---------- Data ----------

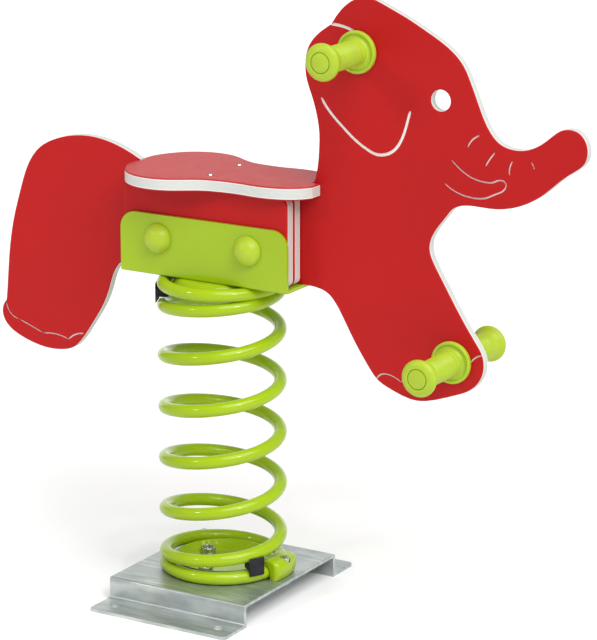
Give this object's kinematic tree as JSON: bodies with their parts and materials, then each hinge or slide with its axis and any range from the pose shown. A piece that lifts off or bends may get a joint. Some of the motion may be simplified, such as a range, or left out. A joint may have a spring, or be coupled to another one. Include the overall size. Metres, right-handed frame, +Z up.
{
  "type": "spring rider",
  "caption": "Playground spring rider: an elephant-shaped board with a seat, handle and footrest grips on a coil spring, clamped to a galvanised hat-section base plate.",
  "frame": {"origin": "on the ground, at the middle of the base plate's four anchor holes and on the spring's axis", "axes": "+Z up, +X the way the rider faces, +Y the rider's left"},
  "size_m": [0.9801, 0.37, 0.9132],
  "materials": {
    "galvanised_steel": "mottled hot-dip zinc",
    "green_coated_steel": "glossy powder coat",
    "green_plastic": "moulded, satin gloss",
    "red_board": "fine grain on red skins over a white core",
    "black_rubber": "matt",
    "zinc_fasteners": "bright zinc"
  },
  "bodies": {
    "base": {"base_plate": "galvanised_steel", "lower_dish": "green_coated_steel", "lower_clamp_bolts": "zinc_fasteners", "lower_clamp_washers": "zinc_fasteners", "lower_clamp_nuts": "zinc_fasteners", "lower_claw": "green_coated_steel", "lower_claw_screw": "zinc_fasteners", "lower_claw_nut": "zinc_fasteners", "lower_wedge": "black_rubber", "spring_lower_end": "green_coated_steel"},
    "coil_twist": {"spring_lower_turn": "green_coated_steel"},
    "coil_sway": {"spring_middle_turns": "green_coated_steel"},
    "coil_rock": {"spring_upper_turns": "green_coated_steel"},
    "rider": {"spring_upper_end": "green_coated_steel", "upper_wedge": "black_rubber", "upper_claw": "green_coated_steel", "upper_claw_screw": "zinc_fasteners", "upper_claw_nut": "zinc_fasteners", "upper_dish": "green_coated_steel", "upper_clamp_screws": "zinc_fasteners", "upper_clamp_washers": "zinc_fasteners", "upper_clamp_nuts": "zinc_fasteners", "saddle_bracket": "green_coated_steel", "body_panel": "red_board", "inner_spacer_left": "red_board", "outer_spacer_left": "red_board", "inner_spacer_right": "red_board", "outer_spacer_right": "red_board", "seat_board": "red_board", "seat_screws": "zinc_fasteners", "saddle_bolts": "zinc_fasteners", "saddle_washers": "zinc_fasteners", "saddle_nuts": "zinc_fasteners", "bolt_cap_bases": "green_plastic", "bolt_cap_domes": "green_plastic", "handle_rod": "zinc_fasteners", "handle_washers": "zinc_fasteners", "handle_nuts": "zinc_fasteners", "handle_grip_left": "green_plastic", "handle_cap_left": "green_plastic", "handle_grip_right": "green_plastic", "handle_cap_right": "green_plastic", "footrest_rod": "zinc_fasteners", "footrest_washers": "zinc_fasteners", "footrest_nuts": "zinc_fasteners", "footrest_grip_left": "green_plastic", "footrest_cap_left": "green_plastic", "footrest_grip_right": "green_plastic", "footrest_cap_right": "green_plastic"}
  },
  "joints": [
    {"name": "twist", "type": "hinge", "parent": "base", "child": "coil_twist", "pos_m": [0, 0, 0.085], "axis": [0, 0, 1], "range_deg": [-8, 8], "stiffness_Nm_per_rad": 400, "deforming": ["spring_lower_end", "spring_lower_turn", "spring_middle_turns", "spring_upper_turns", "spring_upper_end"]},
    {"name": "sway", "type": "hinge", "parent": "coil_twist", "child": "coil_sway", "pos_m": [0, 0, 0.169], "axis": [1, 0, 0], "range_deg": [-12, 12], "stiffness_Nm_per_rad": 420, "deforming": ["spring_lower_end", "spring_lower_turn", "spring_middle_turns", "spring_upper_turns", "spring_upper_end"]},
    {"name": "rock", "type": "hinge", "parent": "coil_sway", "child": "coil_rock", "pos_m": [0, 0, 0.294], "axis": [0, 1, 0], "range_deg": [-20, 20], "stiffness_Nm_per_rad": 420, "deforming": ["spring_lower_end", "spring_lower_turn", "spring_middle_turns", "spring_upper_turns", "spring_upper_end"]},
    {"name": "bounce", "type": "slide", "parent": "coil_rock", "child": "rider", "axis": [0, 0, 1], "range_m": [-0.03, 0.012], "stiffness_N_per_m": 50000, "deforming": ["spring_lower_end", "spring_lower_turn", "spring_middle_turns", "spring_upper_turns", "spring_upper_end"]}
  ]
}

----------

*Short problem:*
Please reproduce the entire listing, exactly as shown.

*The completed task:*
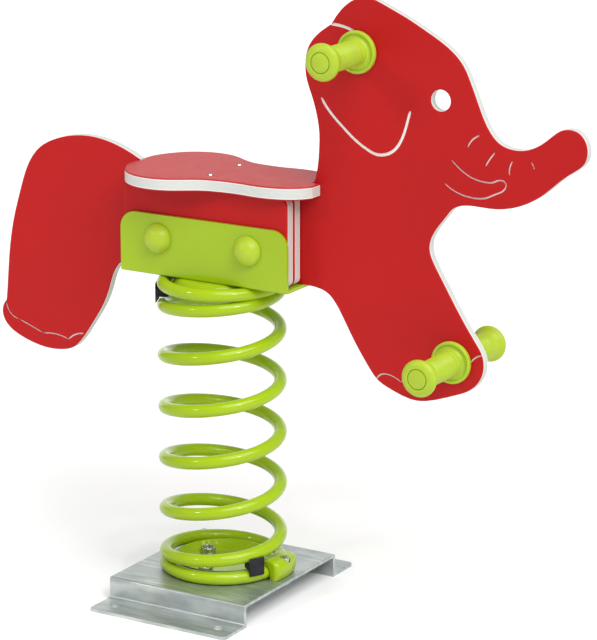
Give this object's kinematic tree as JSON: bodies with their parts and materials, then each hinge or slide with its axis and any range from the pose shown. A piece that lifts off or bends may get a joint. Some of the motion may be simplified, such as a range, or left out. A joint may have a spring, or be coupled to another one. Include the overall size. Metres, right-handed frame, +Z up.
{
  "type": "spring rider",
  "caption": "Playground spring rider: an elephant-shaped board with a seat, handle and footrest grips on a coil spring, clamped to a galvanised hat-section base plate.",
  "frame": {"origin": "on the ground, at the middle of the base plate's four anchor holes and on the spring's axis", "axes": "+Z up, +X the way the rider faces, +Y the rider's left"},
  "size_m": [0.9801, 0.37, 0.9132],
  "materials": {
    "galvanised_steel": "mottled hot-dip zinc",
    "green_coated_steel": "glossy powder coat",
    "green_plastic": "moulded, satin gloss",
    "red_board": "fine grain on red skins over a white core",
    "black_rubber": "matt",
    "zinc_fasteners": "bright zinc"
  },
  "bodies": {
    "base": {"base_plate": "galvanised_steel", "lower_dish": "green_coated_steel", "lower_clamp_bolts": "zinc_fasteners", "lower_clamp_washers": "zinc_fasteners", "lower_clamp_nuts": "zinc_fasteners", "lower_claw": "green_coated_steel", "lower_claw_screw": "zinc_fasteners", "lower_claw_nut": "zinc_fasteners", "lower_wedge": "black_rubber", "spring_lower_end": "green_coated_steel"},
    "coil_twist": {"spring_lower_turn": "green_coated_steel"},
    "coil_sway": {"spring_middle_turns": "green_coated_steel"},
    "coil_rock": {"spring_upper_turns": "green_coated_steel"},
    "rider": {"spring_upper_end": "green_coated_steel", "upper_wedge": "black_rubber", "upper_claw": "green_coated_steel", "upper_claw_screw": "zinc_fasteners", "upper_claw_nut": "zinc_fasteners", "upper_dish": "green_coated_steel", "upper_clamp_screws": "zinc_fasteners", "upper_clamp_washers": "zinc_fasteners", "upper_clamp_nuts": "zinc_fasteners", "saddle_bracket": "green_coated_steel", "body_panel": "red_board", "inner_spacer_left": "red_board", "outer_spacer_left": "red_board", "inner_spacer_right": "red_board", "outer_spacer_right": "red_board", "seat_board": "red_board", "seat_screws": "zinc_fasteners", "saddle_bolts": "zinc_fasteners", "saddle_washers": "zinc_fasteners", "saddle_nuts": "zinc_fasteners", "bolt_cap_bases": "green_plastic", "bolt_cap_domes": "green_plastic", "handle_rod": "zinc_fasteners", "handle_washers": "zinc_fasteners", "handle_nuts": "zinc_fasteners", "handle_grip_left": "green_plastic", "handle_cap_left": "green_plastic", "handle_grip_right": "green_plastic", "handle_cap_right": "green_plastic", "footrest_rod": "zinc_fasteners", "footrest_washers": "zinc_fasteners", "footrest_nuts": "zinc_fasteners", "footrest_grip_left": "green_plastic", "footrest_cap_left": "green_plastic", "footrest_grip_right": "green_plastic", "footrest_cap_right": "green_plastic"}
  },
  "joints": [
    {"name": "twist", "type": "hinge", "parent": "base", "child": "coil_twist", "pos_m": [0, 0, 0.085], "axis": [0, 0, 1], "range_deg": [-8, 8], "stiffness_Nm_per_rad": 400, "deforming": ["spring_lower_end", "spring_lower_turn", "spring_middle_turns", "spring_upper_turns", "spring_upper_end"]},
    {"name": "sway", "type": "hinge", "parent": "coil_twist", "child": "coil_sway", "pos_m": [0, 0, 0.169], "axis": [1, 0, 0], "range_deg": [-12, 12], "stiffness_Nm_per_rad": 420, "deforming": ["spring_lower_end", "spring_lower_turn", "spring_middle_turns", "spring_upper_turns", "spring_upper_end"]},
    {"name": "rock", "type": "hinge", "parent": "coil_sway", "child": "coil_rock", "pos_m": [0, 0, 0.294], "axis": [0, 1, 0], "range_deg": [-20, 20], "stiffness_Nm_per_rad": 420, "deforming": ["spring_lower_end", "spring_lower_turn", "spring_middle_turns", "spring_upper_turns", "spring_upper_end"]},
    {"name": "bounce", "type": "slide", "parent": "coil_rock", "child": "rider", "axis": [0, 0, 1], "range_m": [-0.03, 0.012], "stiffness_N_per_m": 50000, "deforming": ["spring_lower_end", "spring_lower_turn", "spring_middle_turns", "spring_upper_turns", "spring_upper_end"]}
  ]
}